= Task directions =
Print, without altering anything, the lines from the one that holds "for node in" to the one that holds "CAMERA_LENS = 26.44", inclusive. No other lines belong in the output.

☆ ☆ ☆ ☆ ☆

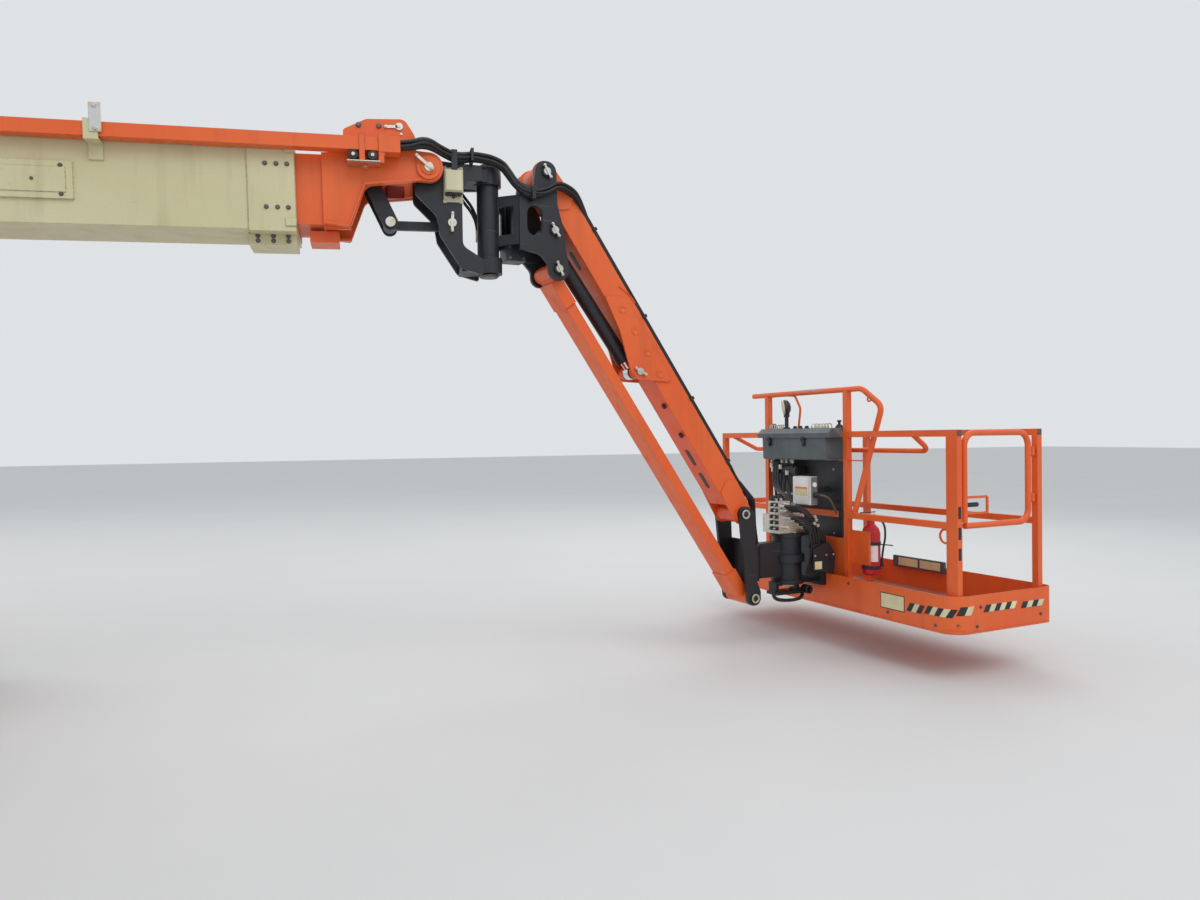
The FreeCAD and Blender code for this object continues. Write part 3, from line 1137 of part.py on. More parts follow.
def make_hoses():
    nose = []
    swing = []
    jib = []
    for i, (out, up) in enumerate(BUNDLE):
        across = (i - 1) * HOSE_STEP
        lift = 5 * (i % 2)
        rail_y = -s.rail_offset - s.rail_side / 2 + across
        nose.append(hose(((-140, rail_y, 84), (-20, rail_y, 106 + lift), (120, -152 + across, 82 + lift),
                               (240, -124 + across, 67), (368, -110 + across, 72)), HOSE_RADIUS, 80))
        swing.append(hose(((84, -126 + out, 18 + up), (144, -174 + out, -100 + up),
                           (262, -170 + out, -98 + up), (372, -168 + out, -14 + up)), HOSE_RADIUS, 75))
        jib.append(hose(((94, -152 + out, 26 + up), (190, -136 + out / 2, 116 + up / 2), (330, -64 + across, 110),
                              (2230, -64 + across, 110)), HOSE_RADIUS, 75))
    node("nose_hoses", nose + [slab(8, 50, 16, (236, -122, 69.5))], NOSE)
    node("swing_hoses", swing + [slab(10, 24, 34, (205, -174.5, -87))], JIB)
    clips = [slab(10, 44, 14, (x, -64, 96 + 14 + s.pin_gap)) for x in (420, 1020, 1620, 2160)]
    node("jib_hoses", jib + clips, UPPER_ARM)
    platform = []
    for i in range(4):
        x = -70 + 34 * i
        down_x = 141 - 21 * i
        z = -50 - 22 * i
        platform.append(hose(((x, -91, z), (x, -150, z), (down_x, -150, z), (down_x + 6, -158, -330),
                              (down_x, -112, -420)), 9, 28))
    for i in range(3):
        y = 430 - 24 * i
        platform.append(hose(((236, y, 325), (200, y - 20, 190), (40 - 20 * i, 90 - 34 * i, 75), (20 - 20 * i, 50 - 34 * i, -23)), 10, 60))
    platform.append(slab(44, 8, 14, (114, -155, -240)))
    platform.append(slab(12, 50, 12, (150, 330, 160)))
    node("platform_hoses", platform, ROTATOR)


make_hoses()

doc.recompute()

# The origin is under the middle of the machine, on the ground
whole = Part.makeCompound([piece.Shape for piece in NODES]).BoundBox
ORIGIN = V((whole.XMin + whole.XMax) / 2, (whole.YMin + whole.YMax) / 2, 0)
for piece in NODES:
    place = piece.Placement
    piece.Placement = FreeCAD.Placement(place.Base - ORIGIN, place.Rotation)
doc.recompute()

for obj in doc.Objects:
    if "Invalid" in obj.State or "Error" in obj.State:
        raise RuntimeError("failed object: %s %s" % (obj.Name, obj.State))
for piece in NODES:
    if piece.Shape.isNull() or not piece.Shape.isValid():
        raise RuntimeError("bad shape: " + piece.Label)

os.makedirs("parts", exist_ok=True)
for piece in NODES:
    piece.Shape.exportStep("parts/%s.step" % piece.Label)
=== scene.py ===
"""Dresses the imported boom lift: paint, rubber and metal for every node, and the small parts on them."""

import json
import math

import bmesh
import bpy
from mathutils import Matrix, Vector


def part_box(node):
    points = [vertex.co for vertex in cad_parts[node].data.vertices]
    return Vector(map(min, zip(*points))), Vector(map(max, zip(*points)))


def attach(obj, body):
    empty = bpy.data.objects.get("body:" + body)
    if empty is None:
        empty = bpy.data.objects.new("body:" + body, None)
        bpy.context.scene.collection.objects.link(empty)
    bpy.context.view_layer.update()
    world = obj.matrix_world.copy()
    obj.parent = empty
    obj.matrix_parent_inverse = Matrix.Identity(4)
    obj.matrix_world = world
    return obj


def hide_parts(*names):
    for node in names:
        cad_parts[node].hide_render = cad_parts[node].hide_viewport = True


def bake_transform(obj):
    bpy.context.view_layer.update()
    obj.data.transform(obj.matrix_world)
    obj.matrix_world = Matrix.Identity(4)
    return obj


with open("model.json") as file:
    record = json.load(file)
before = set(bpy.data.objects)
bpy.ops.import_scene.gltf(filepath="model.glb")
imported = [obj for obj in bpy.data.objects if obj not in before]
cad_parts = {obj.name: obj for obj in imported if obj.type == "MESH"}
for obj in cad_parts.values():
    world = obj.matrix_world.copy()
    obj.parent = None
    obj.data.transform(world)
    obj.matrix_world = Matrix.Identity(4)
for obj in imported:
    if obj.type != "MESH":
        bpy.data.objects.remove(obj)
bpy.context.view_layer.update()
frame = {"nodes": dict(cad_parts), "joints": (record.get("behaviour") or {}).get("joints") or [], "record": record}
NODES = frame["nodes"]
RECORD = frame["record"]
JOINT_AT = {joint["name"]: Vector(joint["pos_m"]) for joint in frame["joints"] if "pos_m" in joint}
JOINT_AXIS = {joint["name"]: Vector(joint["axis"]) for joint in frame["joints"]}


# Camera: the photograph was taken from eye height beside the boom's nose

CAMERA_AHEAD_OF_SWING = -0.712
CAMERA_BESIDE_SWING = -5.061
CAMERA_HEIGHT = 1.451
CAMERA_TURN = math.radians(-15.03)
CAMERA_PITCH = math.radians(-0.91)
CAMERA_ROLL = math.radians(-0.79)
CAMERA_LENS = 26.44


def make_camera():
    data = bpy.data.cameras.new("camera")
    data.lens = CAMERA_LENS
    data.sensor_width = 36
    data.clip_end = 200
    camera = bpy.data.objects.new("camera", data)
    bpy.context.scene.collection.objects.link(camera)
    swing = JOINT_AT["jib_swing"]
    place = Vector((swing.x + CAMERA_AHEAD_OF_SWING, swing.y + CAMERA_BESIDE_SWING, CAMERA_HEIGHT))
    turn = (Matrix.Rotation(CAMERA_TURN, 4, "Z") @ Matrix.Rotation(math.pi / 2 + CAMERA_PITCH, 4, "X")
            @ Matrix.Rotation(CAMERA_ROLL, 4, "Z"))
    camera.matrix_world = Matrix.Translation(place) @ turn
    bpy.context.scene.camera = camera


make_camera()


# Frames: a small part's place is given in metres from the pin that carries it, with X along the part

def frame_along(place, along):
    x = along.normalized()
    y = Vector((0, 0, 1)).cross(x).normalized()
    return Matrix.Translation(place) @ Matrix((x, y, x.cross(y))).transposed().to_4x4()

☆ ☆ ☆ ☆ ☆

= Task solution =
    for node in names:
        cad_parts[node].hide_render = cad_parts[node].hide_viewport = True


def bake_transform(obj):
    bpy.context.view_layer.update()
    obj.data.transform(obj.matrix_world)
    obj.matrix_world = Matrix.Identity(4)
    return obj


with open("model.json") as file:
    record = json.load(file)
before = set(bpy.data.objects)
bpy.ops.import_scene.gltf(filepath="model.glb")
imported = [obj for obj in bpy.data.objects if obj not in before]
cad_parts = {obj.name: obj for obj in imported if obj.type == "MESH"}
for obj in cad_parts.values():
    world = obj.matrix_world.copy()
    obj.parent = None
    obj.data.transform(world)
    obj.matrix_world = Matrix.Identity(4)
for obj in imported:
    if obj.type != "MESH":
        bpy.data.objects.remove(obj)
bpy.context.view_layer.update()
frame = {"nodes": dict(cad_parts), "joints": (record.get("behaviour") or {}).get("joints") or [], "record": record}
NODES = frame["nodes"]
RECORD = frame["record"]
JOINT_AT = {joint["name"]: Vector(joint["pos_m"]) for joint in frame["joints"] if "pos_m" in joint}
JOINT_AXIS = {joint["name"]: Vector(joint["axis"]) for joint in frame["joints"]}


# Camera: the photograph was taken from eye height beside the boom's nose

CAMERA_AHEAD_OF_SWING = -0.712
CAMERA_BESIDE_SWING = -5.061
CAMERA_HEIGHT = 1.451
CAMERA_TURN = math.radians(-15.03)
CAMERA_PITCH = math.radians(-0.91)
CAMERA_ROLL = math.radians(-0.79)
CAMERA_LENS = 26.44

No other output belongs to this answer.